Since then, however, we have once again become a deeply unequal society. Median income has risen only 17 percent since 1980, while the income of the richest 0.1 percent of the population has quadrupled. The gap between the rich and the middle class is as wide now as it was in the 1920s, when the political coalition that would eventually become the New Deal was taking shape.
And voters realize that society has changed. They may not pore over income distribution tables, but they do know that today’s rich are building themselves mansions bigger than those of the robber barons. They may not read labor statistics, but they know that wages aren’t going anywhere: according to the Pew Research Center, 59 percent of workers believe that it’s harder to earn a decent living today than it was 20 or 30 years ago.
You know that perceptions of rising inequality have become a political issue when even President Bush admits, as he did in January, that “some of our citizens worry about the fact that our dynamic economy is leaving working people behind.”
But today’s Republicans can’t respond in any meaningful way to rising inequality, because their activists won’t let them. You could see the dilemma just this past Friday and Saturday, when almost all the G.O.P. presidential hopefuls traveled to Palm Beach to make obeisance to the Club for Growth, a supply-side pressure group dedicated to tax cuts and privatization.
The Republican Party’s adherence to an outdated ideology leaves it with big problems. It can’t offer domestic policies that respond to the public’s real needs. So how can it win elections?
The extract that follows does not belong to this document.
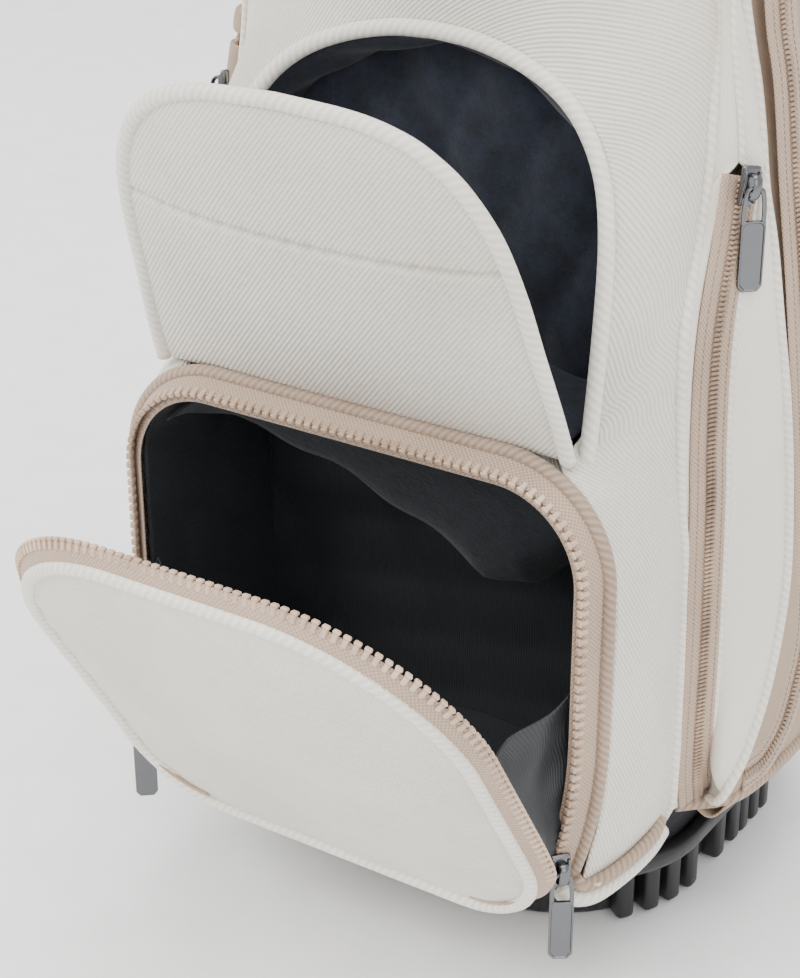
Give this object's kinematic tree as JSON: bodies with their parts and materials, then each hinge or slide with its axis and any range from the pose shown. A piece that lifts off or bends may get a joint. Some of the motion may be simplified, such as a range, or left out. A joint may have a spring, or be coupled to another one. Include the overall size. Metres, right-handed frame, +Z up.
{
  "type": "golf staff bag",
  "caption": "Golf bag with a hinged cooler door, an arched valuables flap, zipped side pockets, a divided top and a ribbed base.",
  "frame": {"origin": "centre of the base's underside, on the floor", "axes": "+Z up along the club tube, -Y towards the front pockets, +X to the right seen from the front"},
  "size_m": [0.2872, 0.4289, 0.89],
  "materials": {
    "shell_fabric": "woven twill",
    "trim_fabric": "woven tape",
    "zip_resin": "moulded",
    "base_plastic": "moulded",
    "collar_plastic": "moulded",
    "pad_rubber": "matt",
    "lining_black": "woven",
    "velvet_navy": "pile",
    "gunmetal": "polished",
    "rod_aluminium": "drawn",
    "magnet_steel": "plated",
    "strap_fabric": "mesh"
  },
  "bodies": {
    "bag": {"base_pan": "base_plastic", "foot_pads": "pad_rubber", "body_tube": "shell_fabric", "stay_rods": "rod_aluminium", "top_collar": "collar_plastic", "divider_frame": "collar_plastic", "divider_sleeves": "lining_black", "bottom_band": "lining_black", "column_lower": "shell_fabric", "cooler_liner": "lining_black", "cooler_ceiling": "velvet_navy", "cooler_piping": "trim_fabric", "cooler_tape": "trim_fabric", "cooler_teeth": "zip_resin", "gussets": "lining_black", "bottom_piping": "trim_fabric", "column_upper": "shell_fabric", "valuables_liner": "velvet_navy", "valuables_piping": "shell_fabric", "rim_magnets": "magnet_steel", "side_pod_right": "shell_fabric", "side_pod_left": "shell_fabric", "rear_panel_right": "trim_fabric", "rear_panel_left": "trim_fabric", "front_zips": "zip_resin", "rear_zips": "zip_resin", "upper_pocket": "shell_fabric", "upper_zip": "zip_resin", "back_pad": "shell_fabric", "shoulder_strap": "strap_fabric", "strap_rings": "gunmetal", "lift_handle": "collar_plastic", "ring_bracket": "collar_plastic"},
    "cooler_door": {"door_panel": "shell_fabric", "door_liner": "lining_black", "door_piping": "shell_fabric", "door_tape": "trim_fabric", "door_teeth": "zip_resin"},
    "valuables_flap": {"flap_panel": "shell_fabric", "flap_liner": "velvet_navy", "flap_piping": "shell_fabric", "flap_magnets": "magnet_steel"},
    "cooler_slider_r": {"cooler_slider_right": "gunmetal"},
    "cooler_slider_l": {"cooler_slider_left": "gunmetal"},
    "cooler_pull_r": {"cooler_pull_right": "gunmetal"},
    "cooler_pull_l": {"cooler_pull_left": "gunmetal"},
    "side_slider_r": {"side_slider_right": "gunmetal"},
    "side_slider_l": {"side_slider_left": "gunmetal"},
    "side_pull_r": {"side_pull_right": "gunmetal"},
    "side_pull_l": {"side_pull_left": "gunmetal"},
    "rear_slider_r": {"rear_slider_right": "gunmetal"},
    "rear_slider_l": {"rear_slider_left": "gunmetal"},
    "rear_pull_r": {"cord_loop_right": "trim_fabric", "cord_grip_right": "zip_resin"},
    "rear_pull_l": {"cord_loop_left": "trim_fabric", "cord_grip_left": "zip_resin"},
    "upper_slider_b": {"upper_slider": "gunmetal"},
    "upper_pull_b": {"upper_pull": "gunmetal"},
    "towel_ring_b": {"towel_ring": "gunmetal"}
  },
  "joints": [
    {"name": "cooler_door_hinge", "type": "hinge", "parent": "bag", "child": "cooler_door", "pos_m": [0, -0.1575, 0.066], "axis": [1, 0, 0], "range_deg": [-32, 15]},
    {"name": "valuables_flap_hinge", "type": "hinge", "parent": "bag", "child": "valuables_flap", "pos_m": [0, -0.1375, 0.2595], "axis": [1, 0, 0], "range_deg": [-36.5, 25]},
    {"name": "cooler_zip_right", "type": "slide", "parent": "bag", "child": "cooler_slider_r", "axis": [0, 0, 1], "range_m": [0, 0.11]},
    {"name": "cooler_zip_left", "type": "slide", "parent": "bag", "child": "cooler_slider_l", "axis": [0, 0, 1], "range_m": [0, 0.11]},
    {"name": "cooler_pull_right_hinge", "type": "hinge", "parent": "cooler_slider_r", "child": "cooler_pull_r", "pos_m": [0.1219, -0.1575, 0.084], "axis": [0, 1, 0], "range_deg": [-170, 0]},
    {"name": "cooler_pull_left_hinge", "type": "hinge", "parent": "cooler_slider_l", "child": "cooler_pull_l", "pos_m": [-0.1219, -0.1575, 0.084], "axis": [0, 1, 0], "range_deg": [0, 170]},
    {"name": "side_zip_right", "type": "slide", "parent": "bag", "child": "side_slider_r", "axis": [0, 0.2002, 0.9798], "range_m": [-0.09, 0]},
    {"name": "side_zip_left", "type": "slide", "parent": "bag", "child": "side_slider_l", "axis": [0, 0.2002, 0.9798], "range_m": [-0.09, 0]},
    {"name": "side_pull_right_hinge", "type": "hinge", "parent": "side_slider_r", "child": "side_pull_r", "pos_m": [0.1317, -0.06, 0.35], "axis": [0, 1, 0], "range_deg": [-170, 0]},
    {"name": "side_pull_left_hinge", "type": "hinge", "parent": "side_slider_l", "child": "side_pull_l", "pos_m": [-0.1317, -0.06, 0.35], "axis": [0, 1, 0], "range_deg": [0, 170]},
    {"name": "rear_zip_right", "type": "slide", "parent": "bag", "child": "rear_slider_r", "axis": [0, 0, 1], "range_m": [-0.09, 0]},
    {"name": "rear_zip_left", "type": "slide", "parent": "bag", "child": "rear_slider_l", "axis": [0, 0, 1], "range_m": [0, 0.15]},
    {"name": "rear_pull_right_hinge", "type": "hinge", "parent": "rear_slider_r", "child": "rear_pull_r", "pos_m": [0.123, -0.04, 0.588], "axis": [0, 1, 0], "range_deg": [-155, 0]},
    {"name": "rear_pull_left_hinge", "type": "hinge", "parent": "rear_slider_l", "child": "rear_pull_l", "pos_m": [-0.123, -0.04, 0.414], "axis": [0, 1, 0], "range_deg": [0, 155]},
    {"name": "upper_zip_slide", "type": "slide", "parent": "bag", "child": "upper_slider_b", "axis": [1, 0, 0], "range_m": [-0.11, 0]},
    {"name": "upper_pull_hinge", "type": "hinge", "parent": "upper_slider_b", "child": "upper_pull_b", "pos_m": [0.054, -0.1103, 0.754], "axis": [1, 0, 0], "range_deg": [-170, 0]},
    {"name": "towel_ring_hinge", "type": "hinge", "parent": "bag", "child": "towel_ring_b", "pos_m": [-0.112, 0, 0.718], "axis": [0, 1, 0], "range_deg": [0, 90]}
  ]
}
The answer, for a while, was a combination of distraction and disenfranchisement.
The terrorist attacks on 9/11 were themselves a massive, providential distraction; until then the public, realizing that Mr. Bush wasn’t the moderate he played in the 2000 election, was growing increasingly unhappy with his administration. And they offered many opportunities for further distractions. Rather than debating Democrats on the issues, the G.O.P. could denounce them as soft on terror. And do you remember the terror alert, based on old and questionable information, that was declared right after the 2004 Democratic National Convention?
But distraction can only go so far. So the other tool was disenfranchisement: finding ways to keep poor people, who tend to vote for the party that might actually do something about inequality, out of the voting booth.
Remember that disenfranchisement in the form of the 2000 Florida “felon purge,” which struck many legitimate voters from the rolls, put Mr. Bush in the White House in the first place. And disenfranchisement seems to be what much of the politicization of the Justice Department was about.
Several of the fired U.S. attorneys were under pressure to pursue allegations of voter fraud — a phrase that has become almost synonymous with “voting while black.” Former staff members of the Justice Department’s civil rights division say that they were repeatedly overruled when they objected to Republican actions, ranging from Georgia’s voter ID law to Tom DeLay’s Texas redistricting, that they believed would effectively disenfranchise African-American voters.
The good news is that all the G.O.P.’s abuses of power weren’t enough to win the 2006 elections. And 2008 may be even harder for the Republicans, because the Democrats — who spent most of the Clinton years trying to reassure rich people and corporations that they weren’t really populists — seem to be realizing that times have changed.
A week before the Republican candidates trooped to Palm Beach to declare their allegiance to tax cuts, the Democrats met to declare their commitment to universal health care. And it’s hard to see what the G.O.P. can offer in response.